University of Arizona Cancer Center researcher Samantha Kendrick, PhD, is one of the fastest-rising scientists in her field.
Lymphoma Research Foundation Postdoctoral Fellowship award
Dr. Kendrick was awarded a 2013 Lymphoma Research Foundation Postdoctoral Fellowship award to support her research of non-Hodgkin lymphoma (NHL).
The $105,000 grant will be used to support Dr. Kendrick's ongoing research to determine the occurrence and clinical implications of various mechanisms for BCL2 and MYC oncogene over-expression in diffuse large B-cell lymphoma (DLBCL), the most commonly diagnosed version of lymphoma, in order to identify patients that would benefit from targeted therapy.

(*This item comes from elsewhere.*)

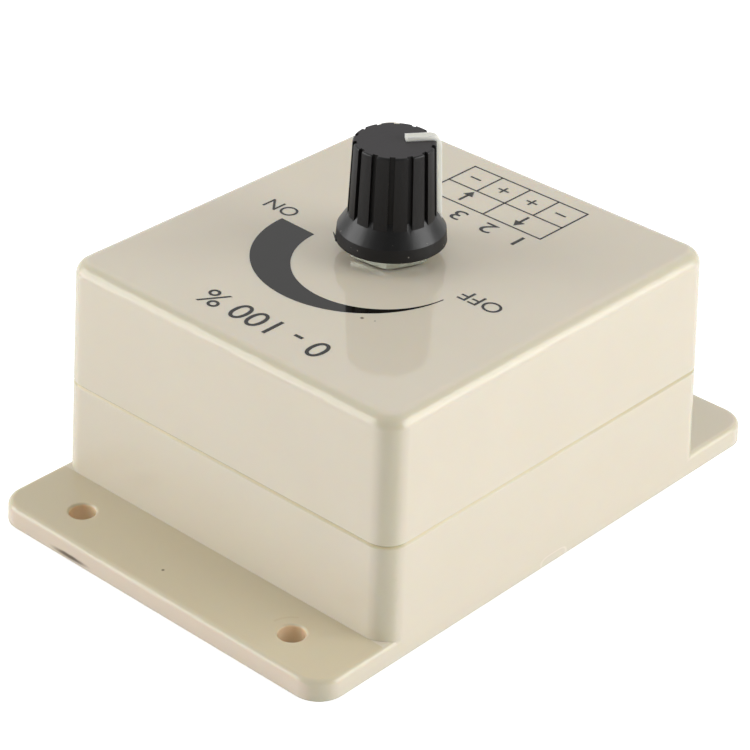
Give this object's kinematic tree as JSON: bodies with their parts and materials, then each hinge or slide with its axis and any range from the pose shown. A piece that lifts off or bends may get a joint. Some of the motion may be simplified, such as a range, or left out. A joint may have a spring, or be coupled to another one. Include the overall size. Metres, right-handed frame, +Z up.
{
  "type": "led strip dimmer",
  "caption": "Knob dimmer for light strips: a flanged two-part box with a rotary control on top and a pluggable screw terminal block at one end.",
  "frame": {"origin": "centre of the underside of the case, on the surface that it stands on", "axes": "+X to the right along the printed legend, +Y up the legend along the length between the flanges, +Z up through the knob; the terminal block is at the -Y end"},
  "size_m": [0.06, 0.089, 0.0518],
  "materials": {
    "case_plastic": "ivory moulded plastic, polished on top, satin at the sides",
    "knob_plastic": "black moulded plastic, satin",
    "pointer_plastic": "white moulded plastic",
    "plated_steel": "bright zinc plate",
    "cast_zinc": "die-cast zinc, satin",
    "shaft_aluminium": "turned",
    "sink_aluminium": "extruded, natural",
    "phenolic_board": "brown laminated resin",
    "carbon_film": "matt carbon print",
    "tinned_brass": "tin plate",
    "contact_brass": "rolled",
    "tinned_copper": "tin plate",
    "terminal_plastic": "green moulded polyamide",
    "board_laminate": "green solder mask on glass epoxy",
    "black_epoxy": "moulded epoxy",
    "capacitor_sleeve": "shrunk sleeve on aluminium",
    "seal_rubber": "moulded",
    "resistor_lacquer": "dipped lacquer",
    "ceramic_lacquer": "dipped lacquer",
    "lead_insulation": "flexible vinyl"
  },
  "bodies": {
    "case": {"base_shell": "case_plastic", "top_cover": "case_plastic", "case_screws": "plated_steel", "board_screws": "plated_steel", "hex_nut": "plated_steel", "pot_neck_plate": "cast_zinc", "pot_wafer": "phenolic_board", "pot_track": "carbon_film", "pot_can": "plated_steel", "pot_terminals": "tinned_brass", "pot_leads": "lead_insulation", "header_housing": "terminal_plastic", "header_pins": "tinned_brass", "transistor_body": "black_epoxy", "transistor_tab": "tinned_copper", "transistor_legs": "tinned_copper", "heat_sink": "sink_aluminium", "heat_sink_screw": "plated_steel", "main_capacitor": "capacitor_sleeve", "main_capacitor_seal": "seal_rubber", "main_capacitor_leads": "tinned_copper", "small_capacitor": "capacitor_sleeve", "small_capacitor_seal": "seal_rubber", "small_capacitor_leads": "tinned_copper", "timer_chip": "black_epoxy", "timer_chip_legs": "tinned_copper", "regulator": "black_epoxy", "regulator_legs": "tinned_copper", "resistors": "resistor_lacquer", "resistor_leads": "tinned_copper", "power_diode": "black_epoxy", "power_diode_leads": "tinned_copper", "disc_capacitors": "ceramic_lacquer", "disc_capacitor_leads": "tinned_copper", "circuit_board": "board_laminate"},
    "knob": {"knob_body": "knob_plastic", "knob_pointer": "pointer_plastic", "pot_shaft": "shaft_aluminium", "pot_circlip": "plated_steel", "pot_rotor": "phenolic_board", "pot_wiper": "contact_brass"},
    "plug": {"plug_housing": "terminal_plastic", "plug_contacts": "tinned_brass"},
    "screw_1": {"terminal_screw_1": "plated_steel"},
    "clamp_1": {"wire_clamp_1": "plated_steel"},
    "screw_2": {"terminal_screw_2": "plated_steel"},
    "clamp_2": {"wire_clamp_2": "plated_steel"},
    "screw_3": {"terminal_screw_3": "plated_steel"},
    "clamp_3": {"wire_clamp_3": "plated_steel"},
    "screw_4": {"terminal_screw_4": "plated_steel"},
    "clamp_4": {"wire_clamp_4": "plated_steel"}
  },
  "joints": [
    {"name": "knob_turn", "type": "hinge", "parent": "case", "child": "knob", "pos_m": [0.00055, -0.00045, 0.03495], "axis": [0, 0, -1], "range_deg": [0, 300]},
    {"name": "plug_pull", "type": "slide", "parent": "case", "child": "plug", "axis": [0, -1, 0], "range_m": [0, 0.009]},
    {"name": "screw_1_turn", "type": "hinge", "parent": "plug", "child": "screw_1", "pos_m": [-0.00762, -0.0382, 0.01225], "axis": [0, 0, -1], "range_deg": [0, 1080]},
    {"name": "clamp_1_rise", "type": "slide", "parent": "plug", "child": "clamp_1", "axis": [0, 0, 1], "range_m": [0, 0.0015]},
    {"name": "screw_2_turn", "type": "hinge", "parent": "plug", "child": "screw_2", "pos_m": [-0.00254, -0.0382, 0.01225], "axis": [0, 0, -1], "range_deg": [0, 1080]},
    {"name": "clamp_2_rise", "type": "slide", "parent": "plug", "child": "clamp_2", "axis": [0, 0, 1], "range_m": [0, 0.0015]},
    {"name": "screw_3_turn", "type": "hinge", "parent": "plug", "child": "screw_3", "pos_m": [0.00254, -0.0382, 0.01225], "axis": [0, 0, -1], "range_deg": [0, 1080]},
    {"name": "clamp_3_rise", "type": "slide", "parent": "plug", "child": "clamp_3", "axis": [0, 0, 1], "range_m": [0, 0.0015]},
    {"name": "screw_4_turn", "type": "hinge", "parent": "plug", "child": "screw_4", "pos_m": [0.00762, -0.0382, 0.01225], "axis": [0, 0, -1], "range_deg": [0, 1080]},
    {"name": "clamp_4_rise", "type": "slide", "parent": "plug", "child": "clamp_4", "axis": [0, 0, 1], "range_m": [0, 0.0015]}
  ],
  "couplings": [
    {"joint": "screw_1_turn", "follows": "clamp_1_rise", "rad_per_m": 12566},
    {"joint": "screw_2_turn", "follows": "clamp_2_rise", "rad_per_m": 12566},
    {"joint": "screw_3_turn", "follows": "clamp_3_rise", "rad_per_m": 12566},
    {"joint": "screw_4_turn", "follows": "clamp_4_rise", "rad_per_m": 12566}
  ]
}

"The project is two-fold," Dr. Kendrick said. "We’re in the unique position to study high-risk patients, as well as to test new drugs that could target those key genes. This project takes us through the whole spectrum of identifying risk and trying to find a therapy for those patients."
This isn't Dr. Kendrick's first major honor, either. In 2010, she was named the Student Technology Innovation Award winner. She was the first female recipient among either faculty or student top honorees in the program’s history. The Technology Innovation Award is given annually in recognition of exemplary innovative achievements in translating original ideas from the laboratory to the marketplace.
Dr. Kendrick’s cancer research also led to a major discovery in the BIO5 lab of Laurence Hurley, PhD, of a new class of drug receptors and a lead compound. Dr. Kendrick’s dissertation project, chemo-sensitization by modulation of BCL2 expression, provides a new molecular target for treatment of cancers such as lymphomas that have become resistant to chemotherapy.